In her eighth novel, Mary Jane Clark spins a suspenseful story around what has become the signature element in her books --- an employee of the fictional organization KEY News encountering dire circumstances.
This time it's reporter Diane Mayfield, who is anticipating a much-needed vacation to the Grand Canyon with her kids when her boss derails the trip. Under threat of being fired if she doesn't accept the assignment, and with her sister and two children in tow, Diane heads to Ocean Grove, New Jersey, to cover a story for the television news magazine "Hourglass."
In this picturesque town on the Jersey Shore, things aren't as idyllic as they seem. Eighteen-year-old Leslie Patterson, who was missing for three days while an all-out search ensued, turns up on the grounds of the Ocean Grove Camp Meeting Area. She claims to have been kidnapped, held in an unknown place by a man who forced her to dance with him in the dark. (The book shares its title with a song by rocker Bruce Springsteen, who hails from Asbury Park, a town where some of the action in the book takes place.) The authorities, though, believe she faked her own abduction. Their assumption is based in part on the fact that Leslie, who has a history of anorexia and cutting, was recently dumped by her boyfriend, Shawn, and wanted his sympathy. Diane lands an exclusive interview with Leslie for a piece about women who "cry wolf" to get attention.
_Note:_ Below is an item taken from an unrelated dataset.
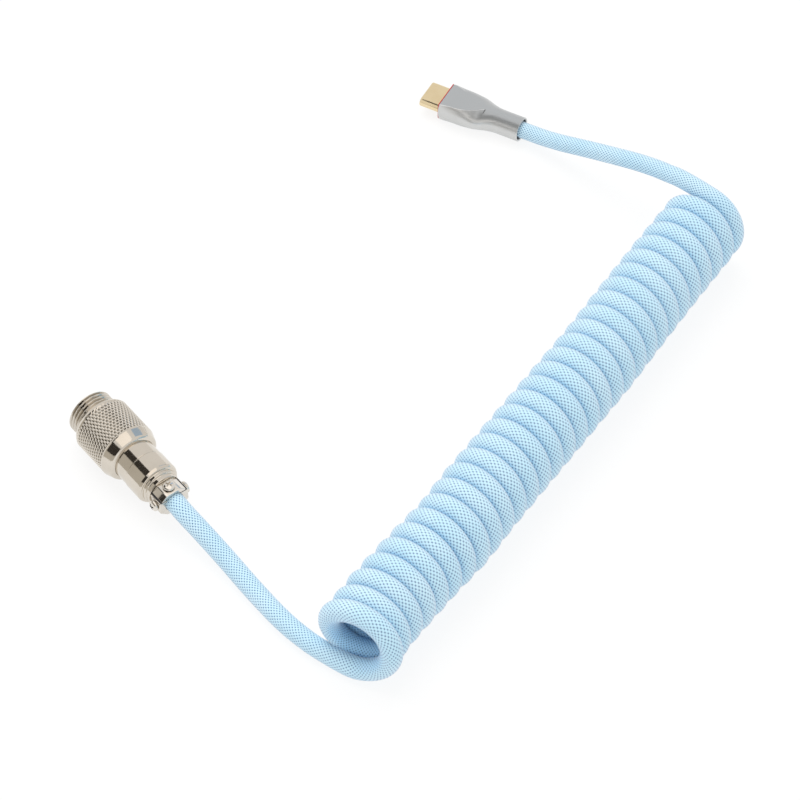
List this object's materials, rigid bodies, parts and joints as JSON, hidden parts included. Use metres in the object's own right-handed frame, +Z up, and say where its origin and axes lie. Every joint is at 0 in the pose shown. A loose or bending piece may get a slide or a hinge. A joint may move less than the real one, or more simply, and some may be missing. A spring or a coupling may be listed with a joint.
{
  "type": "coiled keyboard cable",
  "caption": "Coiled braided keyboard cable with a knurled round screw connector at one end and a flat reversible plug in a metal housing at the other.",
  "frame": {"origin": "on the table, under the middle of the coil", "axes": "+Y along the coil's axis from the round connector's end to the flat plug's end, +Z up; both connectors point towards -X"},
  "size_m": [0.1069, 0.1714, 0.0214],
  "materials": {
    "nickel_plate": "bright nickel plating, slightly warm",
    "spring_steel": "plain spring steel",
    "contact_gold": "gold-plated contacts",
    "shell_gold": "pale satin gold plating",
    "black_plastic": "moulded insulator, matt black",
    "cable_jacket": "soft dark jacket and heat-shrink",
    "wire_insulation": "coloured wire insulation, a different colour on each wire",
    "circuit_board": "green solder mask",
    "red_plastic": "smooth red plastic",
    "satin_zinc": "bead-blasted satin grey",
    "cord_braid": "sky-blue open diamond braid over a lighter sleeve"
  },
  "bodies": {
    "cable": {"retaining_ring": "spring_steel", "connector_body": "nickel_plate", "contact_insert": "black_plastic", "contact_pin_1": "contact_gold", "contact_pin_2": "contact_gold", "contact_pin_3": "contact_gold", "contact_pin_4": "contact_gold", "contact_pin_5": "contact_gold", "pin_wire_1": "wire_insulation", "pin_wire_2": "wire_insulation", "pin_wire_3": "wire_insulation", "pin_wire_4": "wire_insulation", "pin_wire_5": "wire_insulation", "tail_shell": "nickel_plate", "clamp_jaw_upper": "nickel_plate", "clamp_jaw_lower": "nickel_plate", "clamp_screw_top": "nickel_plate", "clamp_screw_left": "nickel_plate", "clamp_screw_right": "nickel_plate", "strain_sleeve": "cable_jacket", "connector_cable_core": "cable_jacket", "lead_to_connector": "cord_braid", "cord_coil": "cord_braid", "lead_to_plug": "cord_braid", "plug_shell": "shell_gold", "plug_collar": "red_plastic", "plug_housing": "satin_zinc", "contact_carrier": "black_plastic", "contact_comb_upper": "contact_gold", "contact_comb_lower": "contact_gold", "latch_spring_left": "spring_steel", "latch_spring_right": "spring_steel", "circuit_card": "circuit_board", "card_wire_1": "wire_insulation", "card_wire_2": "wire_insulation", "card_wire_3": "wire_insulation", "card_wire_4": "wire_insulation", "plug_crimp": "nickel_plate", "plug_cable_core": "cable_jacket"},
    "sleeve": {"coupling_sleeve": "nickel_plate"}
  },
  "joints": [
    {"name": "sleeve_spin", "type": "hinge", "parent": "cable", "child": "sleeve", "pos_m": [-0.09296, -0.05535, 0.0076], "axis": [0.9491, -0.315, 0], "continuous": true}
  ]
}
When a second abduction occurs --- and leads to a murder --- it appears Leslie was telling the truth. Ocean Grove suddenly seems more menacing than scenic, and the clues begin to pile up. From a resident at the Ocean Grove Camp Meeting Area (a summer resort where vacationers live in colorful tent homes) to Leslie's unconventional therapist to her ex-boyfriend, just about everyone is a suspect and red herrings abound.
Diane is determined to follow up on every lead and be the first to uncover the truth. But her professional and personal paths collide when a member of her family goes missing, and the stakes are suddenly about much more than scooping the competition.
Although the emphasis on anorexia and cutting at times overwhelms the whodunit aspect of the plot, Clark --- a producer at CBS News --- is adept at using short, compelling chapters and vivid writing to keep the action humming along. If you're looking for a fun, fast-paced read for the beach or elsewhere, take a turn with DANCING IN THE DARK.